核心概念
小容積器官の正確なセグメンテーションは、放射線治療計画において重要である。本研究では、V-Netモデルを用いて小容積器官の自動セグメンテーションを改善する手法を提案した。
要約
本研究では、放射線治療計画のための医療画像の自動セグメンテーションに取り組んでいる。
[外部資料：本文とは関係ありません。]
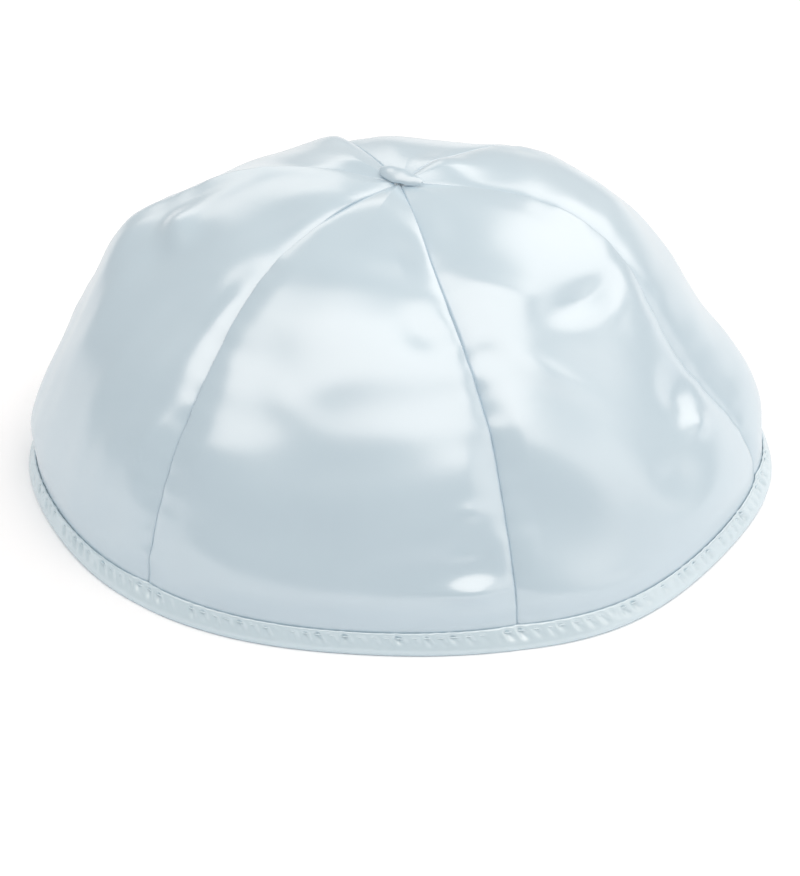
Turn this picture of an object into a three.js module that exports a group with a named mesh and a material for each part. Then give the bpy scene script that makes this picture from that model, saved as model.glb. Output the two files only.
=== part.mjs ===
// A six-gore satin kippah (skullcap), standing open side down on the hem.
//
// Six wedge-shaped gores of cloth are sewn edge to edge into a dome. A strip of the same satin is folded
// over their lower edge as a binding, and where the six points meet, the spare cloth stands up as a small
// tuck. The cap is hollow, and open below.
//
// Frame: millimetres, +Z up, +X to the wearer's left and -Y to the front. The origin is the middle of the
// hem's circle, on the surface that the cap rests on. Azimuths are in degrees from +X, anticlockwise seen
// from above.

import * as THREE from "three";

// Driving dimensions.
const HEM_RADIUS = 87;
const CROWN_HEIGHT = 75.5;
const CLOTH = 1.2;
const GAP = 0.3;
const BINDING_HEIGHT = 5.2;
const BINDING_CLOTH = 1.0;
const BINDING_FLOOR = 1.3;
const BINDING_EDGE = 0.4;
const TIP_RADIUS = 1.5;
const TUCK = { length: 12, width: 3.6, height: 2.2, sunk: 0.5, azimuth: -34, endRings: 4, sides: 12 };

// The dome's profile: how full the sides are, and how flat the top is. Both are 1 on an ellipse.
const SIDE_POWER = 0.84;
const TOP_POWER = 1.28;

// How finely the faceted cloth is cut.
const GORE_COLUMNS = 12;
const GORE_ROWS = 18;
const GORE_SPAN = 60;
const RING_SEGMENTS = (360 / GORE_SPAN) * GORE_COLUMNS;
const FIRST_SEAM = 48;

// The seams, anticlockwise from FIRST_SEAM. crownTurn and waistTurn are how far the seam strays round the cap
// near the crown and at the waist, in degrees. shoulder and waist are how far it stands out there, in
// millimetres.
const SEAMS = [
  { name: "back_right", crownTurn: 2, waistTurn: 0, shoulder: 2, waist: 0 },
  { name: "back_left", crownTurn: 4, waistTurn: 0, shoulder: -2, waist: 0 },
  { name: "left", crownTurn: -10, waistTurn: 0, shoulder: 4, waist: 4 },
  { name: "front_left", crownTurn: -6, waistTurn: 0, shoulder: 1.5, waist: 2 },
  { name: "front_right", crownTurn: -6, waistTurn: 0, shoulder: 0, waist: -1.5 },
  { name: "right", crownTurn: 8, waistTurn: -4.5, shoulder: 2.5, waist: -4 },
];

// The gores, each anticlockwise from the seam in the same row, with how far the cloth between
// the seams stands out at three heights, in millimetres.
const GORES = [
  { name: "gore_back", shoulder: -2, waist: 0, low: 1.5 },
  { name: "gore_back_left", shoulder: -0.5, waist: 2.5, low: 2 },
  { name: "gore_front_left", shoulder: 1.5, waist: 4, low: 2.3 },
  { name: "gore_front", shoulder: 2, waist: 2, low: 1.5 },
  { name: "gore_front_right", shoulder: 1, waist: 0, low: 1.5 },
  { name: "gore_back_right", shoulder: 2.4, waist: -0.6, low: 2 },
];

// The three heights, as a share of the way down from the crown to the hem, and how far each reaches.
const SHOULDER = { at: 0.3, reach: 0.17 };
const WAIST = { at: 0.6, reach: 0.17 };
const LOW = { at: 0.85, reach: 0.12 };

// The rounded corners of the hem, pushed out by the stiff ends of the seams, and the flatter front.
const HEM_CORNERS = [
  { azimuth: 48, push: 1.8, halfWidth: 18 },
  { azimuth: 108, push: 1.4, halfWidth: 18 },
  { azimuth: 182, push: 1.8, halfWidth: 15 },
  { azimuth: 228, push: 1.9, halfWidth: 20 },
  { azimuth: 264, push: -1.0, halfWidth: 14 },
  { azimuth: 302, push: 3, halfWidth: 17 },
  { azimuth: 352, push: 2.4, halfWidth: 15 },
];
const CORNER_STARTS = 0.45;

// The cap's main folds and dents. down is the share of the way from the crown to the hem. across and
// along are half sizes in millimetres, before turning by tilt degrees. rise is outwards.
const FOLDS = [
  { name: "left corner", azimuth: 174, down: 0.46, across: 14, along: 10, tilt: 0, rise: 4.5 },
  { name: "back crest", azimuth: 114, down: 0.24, across: 6, along: 11, tilt: 0, rise: 2 },
  { name: "front pinch", azimuth: 278, down: 0.34, across: 5, along: 5, tilt: 20, rise: -1 },
  { name: "right hollow", azimuth: 322, down: 0.35, across: 11, along: 7, tilt: 5, rise: -1 },
  { name: "right dimple", azimuth: 336, down: 0.61, across: 7, along: 6, tilt: 0, rise: -2 },
];

// The length of the profile from the crown to the hem, in millimetres.
const PROFILE_LENGTH = 125;

// The seams draw the cloth in by this much, fading with distance from the seam.
const SEAM_NOTCH = { depth: 1.2, reach: 3, endsFrom: 0.8 };

// How roundly each gore stands out between its seams, and the stretch over which the seams straighten.
const GORE_FULLNESS = 0.85;
const TURN_FROM = 0.05;
const TURN_TO = 0.6;
const TURN_WAIST = { at: 0.5, reach: 0.2 };

const SATIN = { color: 0xc3d5de, roughness: 0.38, metalness: 0 };

const { degToRad, smoothstep } = THREE.MathUtils;

const bell = (x, at, reach) => Math.exp(-(((x - at) / reach) ** 2));
const turnBetween = (a, b) => THREE.MathUtils.euclideanModulo(a - b + 180, 360) - 180;

// The share of the way down at which the dome's profile is this high, or this far from the axis.
const downAtHeight = (z) => (2 / Math.PI) * Math.acos((z / CROWN_HEIGHT) ** (1 / TOP_POWER));
const downAtRadius = (r) => (2 / Math.PI) * Math.asin((r / HEM_RADIUS) ** (1 / SIDE_POWER));
const profileRadius = (down) => HEM_RADIUS * Math.sin((down * Math.PI) / 2) ** SIDE_POWER;
const profileHeight = (down) => CROWN_HEIGHT * Math.max(0, Math.cos((down * Math.PI) / 2)) ** TOP_POWER;

function seamRise(seam, down) {
  const shoulder = seam.shoulder * bell(down, SHOULDER.at, SHOULDER.reach);
  const waist = seam.waist * bell(down, WAIST.at, WAIST.reach);
  return shoulder + waist;
}

function goreRise(gore, down) {
  const low = gore.low * bell(down, LOW.at, LOW.reach);
  return seamRise(gore, down) + low;
}

// How far the cloth of one gore stands out, and how far round the cap it strays, where across
// runs from 0 at the gore's own seam to 1 at the next one.
function goreShape(index, across, down) {
  const seam = SEAMS[index];
  const next = SEAMS[(index + 1) % SEAMS.length];
  const fullness = Math.max(0, Math.sin(Math.PI * across)) ** GORE_FULLNESS;
  const edge = THREE.MathUtils.lerp(seamRise(seam, down), seamRise(next, down), across);
  const fromSeam = Math.min(across, 1 - across) * degToRad(GORE_SPAN) * profileRadius(down);
  const notchEnds = 1 - smoothstep(down, SEAM_NOTCH.endsFrom, 1);
  const notch = SEAM_NOTCH.depth * Math.exp(-fromSeam / SEAM_NOTCH.reach) * notchEnds;
  const crownTurn = THREE.MathUtils.lerp(seam.crownTurn, next.crownTurn, across);
  const waistTurn = THREE.MathUtils.lerp(seam.waistTurn, next.waistTurn, across);
  const nearCrown = 1 - smoothstep(down, TURN_FROM, TURN_TO);
  const nearWaist = bell(down, TURN_WAIST.at, TURN_WAIST.reach);
  return {
    rise: edge * (1 - fullness) + goreRise(GORES[index], down) * fullness - notch,
    turn: crownTurn * nearCrown + waistTurn * nearWaist,
  };
}

function foldRise(azimuth, down) {
  let rise = 0;
  for (const fold of FOLDS) {
    const x = degToRad(turnBetween(azimuth, fold.azimuth)) * profileRadius(fold.down);
    const y = (down - fold.down) * PROFILE_LENGTH;
    const tilt = degToRad(fold.tilt);
    const p = x * Math.cos(tilt) + y * Math.sin(tilt);
    const q = y * Math.cos(tilt) - x * Math.sin(tilt);
    rise += fold.rise * bell(p, 0, fold.across) * bell(q, 0, fold.along);
  }
  return rise;
}

function cornerRise(azimuth, down) {
  let push = 0;
  for (const corner of HEM_CORNERS) {
    push += corner.push * bell(turnBetween(azimuth, corner.azimuth), 0, corner.halfWidth);
  }
  return push * smoothstep(down, CORNER_STARTS, 1);
}

// The point of one gore at this share of the way across and of the way down, offset millimetres outside the
// cloth's outer face. edgeShift moves it sideways, in millimetres.
function capPoint(index, across, down, offset, edgeShift = 0) {
  const azimuth = FIRST_SEAM + GORE_SPAN * (index + across);
  const radius = profileRadius(down);
  const height = profileHeight(down);
  const shape = goreShape(index, across, down);
  const normal = new THREE.Vector2(radius / HEM_RADIUS ** 2, height / CROWN_HEIGHT ** 2).normalize();
  const out = shape.rise + foldRise(azimuth, down) + cornerRise(azimuth, down) + offset;
  const r = radius + normal.x * out;
  const turned = degToRad(azimuth + shape.turn) + edgeShift / radius;
  return new THREE.Vector3(r * Math.cos(turned), r * Math.sin(turned), height + normal.y * out);
}

function bend(geometry, place) {
  const position = geometry.getAttribute("position");
  for (let i = 0; i < position.count; i++) {
    const bent = place(new THREE.Vector3().fromBufferAttribute(position, i));
    position.setXYZ(i, bent.x, bent.y, bent.z);
  }
  geometry.deleteAttribute("uv");
  geometry.computeVertexNormals();
  return geometry;
}

function satinMesh(name, geometry) {
  const mesh = new THREE.Mesh(geometry, new THREE.MeshStandardMaterial(SATIN));
  mesh.name = name;
  return mesh;
}

// One gore: a unit block whose x runs across the gore, y from the hem up to its tip and z through the cloth.
function makeGore(index) {
  const tip = downAtRadius(TIP_RADIUS);
  const hem = downAtHeight(BINDING_FLOOR + GAP);
  const block = new THREE.BoxGeometry(1, 1, 1, GORE_COLUMNS, GORE_ROWS, 1);
  const bent = bend(block, (p) => {
    const across = p.x + 0.5;
    const down = THREE.MathUtils.lerp(hem, tip, p.y + 0.5);
    const offset = (p.z - 0.5) * CLOTH;
    return capPoint(index, across, down, offset, -p.x * GAP);
  });
  return satinMesh(GORES[index].name, bent);
}

// The binding: a strip folded up round both faces of the hem, as a ring with a deep groove for the cloth.
// Its section is [how far outside the cloth's outer face, height], from the groove's outer wall round.
function makeBinding() {
  const outside = GAP + BINDING_CLOTH;
  const inside = -CLOTH - GAP - BINDING_CLOTH;
  const section = [
    [outside, 2 * BINDING_EDGE],
    [outside, BINDING_HEIGHT - BINDING_EDGE],
    [outside - BINDING_EDGE, BINDING_HEIGHT],
    [GAP, BINDING_HEIGHT],
    [GAP, BINDING_FLOOR],
    [-CLOTH - GAP, BINDING_FLOOR],
    [-CLOTH - GAP, BINDING_HEIGHT],
    [inside + BINDING_EDGE, BINDING_HEIGHT],
    [inside, BINDING_HEIGHT - BINDING_EDGE],
    [inside, 2 * BINDING_EDGE],
    [inside + BINDING_EDGE, 0],
    [outside - BINDING_EDGE, 0],
  ];
  const profile = [...section, section[0]].map(([offset, z]) => new THREE.Vector2(HEM_RADIUS + offset, z));
  const lathe = new THREE.LatheGeometry(profile, RING_SEGMENTS);
  const ring = bend(lathe, (p) => {
    const turn = THREE.MathUtils.euclideanModulo(Math.atan2(p.x, p.z) / (2 * Math.PI), 1);
    const step = Math.round(turn * RING_SEGMENTS) % RING_SEGMENTS;
    const index = Math.floor(step / GORE_COLUMNS);
    const across = (step % GORE_COLUMNS) / GORE_COLUMNS;
    const offset = Math.hypot(p.x, p.z) - HEM_RADIUS;
    return capPoint(index, across, downAtHeight(p.y), offset);
  });
  return satinMesh("hem_binding", ring);
}

// The tuck of spare cloth at the crown: a small rounded roll, lying across the point where the gores meet.
function makeTuck() {
  const roll = new THREE.CapsuleGeometry(TUCK.width / 2, TUCK.length - TUCK.width, TUCK.endRings, TUCK.sides);
  roll.rotateZ(Math.PI / 2);
  roll.scale(1, 1, TUCK.height / TUCK.width);
  const mesh = satinMesh("crown_tuck", roll);
  mesh.rotation.z = degToRad(TUCK.azimuth);
  mesh.position.z = CROWN_HEIGHT + TUCK.height / 2 - TUCK.sunk;
  return mesh;
}

const kippah = new THREE.Group();
for (let index = 0; index < GORES.length; index++) kippah.add(makeGore(index));
kippah.add(makeBinding());
kippah.add(makeTuck());

export default kippah;
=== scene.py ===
"""A six-gore satin kippah (skullcap), as it rests on its hem.

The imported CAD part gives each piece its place. Here each gore is a fine closed sheet of satin of the same
shape, with rolled seam edges, puckers and soft dents, over which go a stitched binding and a crown tuck.
Shapes are worked out in millimetres, and written to Blender in metres. Azimuths are in degrees from +X,
anticlockwise seen from above, and "down" is the share of the way from the crown to the hem.
"""

import math

import bpy
import numpy as np
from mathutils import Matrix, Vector


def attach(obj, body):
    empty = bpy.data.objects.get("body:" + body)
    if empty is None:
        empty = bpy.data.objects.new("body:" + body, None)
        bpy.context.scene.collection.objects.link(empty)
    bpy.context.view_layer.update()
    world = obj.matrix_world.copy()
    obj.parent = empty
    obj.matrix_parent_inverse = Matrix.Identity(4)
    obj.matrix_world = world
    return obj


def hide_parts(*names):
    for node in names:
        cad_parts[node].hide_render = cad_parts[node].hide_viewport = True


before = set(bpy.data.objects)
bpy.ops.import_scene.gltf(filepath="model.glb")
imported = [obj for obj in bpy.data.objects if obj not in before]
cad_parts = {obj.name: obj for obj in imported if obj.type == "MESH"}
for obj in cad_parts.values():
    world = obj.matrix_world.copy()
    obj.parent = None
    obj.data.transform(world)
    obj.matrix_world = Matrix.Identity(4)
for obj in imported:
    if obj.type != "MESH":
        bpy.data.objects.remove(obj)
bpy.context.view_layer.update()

MM = 0.001

# The cap's driving dimensions, the same as the CAD part's, in millimetres.
HEM_RADIUS = 87
CROWN_HEIGHT = 75.5
CLOTH = 1.2
PROFILE_LENGTH = 125
SIDE_POWER = 0.84
TOP_POWER = 1.28
GORE_SPAN = 60
FIRST_SEAM = 48

# The seams, anticlockwise from FIRST_SEAM. crown_turn and waist_turn are how far each strays round the cap
# near the crown and at the waist, in degrees. shoulder and waist are how far it stands out, in millimetres.
SEAMS = [
    {"name": "back_right", "crown_turn": 2, "waist_turn": 0, "shoulder": 2, "waist": 0},
    {"name": "back_left", "crown_turn": 4, "waist_turn": 0, "shoulder": -2, "waist": 0},
    {"name": "left", "crown_turn": -10, "waist_turn": 0, "shoulder": 4, "waist": 4},
    {"name": "front_left", "crown_turn": -6, "waist_turn": 0, "shoulder": 1.5, "waist": 2},
    {"name": "front_right", "crown_turn": -6, "waist_turn": 0, "shoulder": 0, "waist": -1.5},
    {"name": "right", "crown_turn": 8, "waist_turn": -4.5, "shoulder": 2.5, "waist": -4},
]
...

まず、50件の3D頭頸部CT画像を用いてV-Netモデルを開発し、20種類の器官を自動セグメンテーションできるようにした。その際、特に小容積器官である眼球レンズのセグメンテーション精度を向上させるため、以下の3つの手法を検討した:
画像の正規化範囲の最適化
V-Netの分類閾値の最適化
Mask R-CNNによる器官領域の自動抽出
これらの手法を適用した結果、眼球レンズのDice係数が0.39から0.61に、Hausdorff距離が5.1 mmから2.6 mmに改善された。さらに、別の17件の臨床データでも同様の良好な結果が得られ、本手法の汎用性が確認された。
また、自動セグメンテーションと手動セグメンテーションによる眼球レンズへの線量評価を行ったところ、ほぼ同等の結果が得られた。このことから、本手法は臨床現場での活用が期待できる。
本研究では、小容積器官のセグメンテーション精度を向上させるための具体的な手法を示しており、放射線治療計画の自動化に貢献できると考えられる。
統計
眼球レンズの最大線量は手動セグメンテーションで8.8±2.8 Gy、自動セグメンテーションで13.8±6.5 Gyであった。
眼球レンズの平均線量は手動セグメンテーションで5.2±0.9 Gy、自動セグメンテーションで6.0±1.5 Gyであった。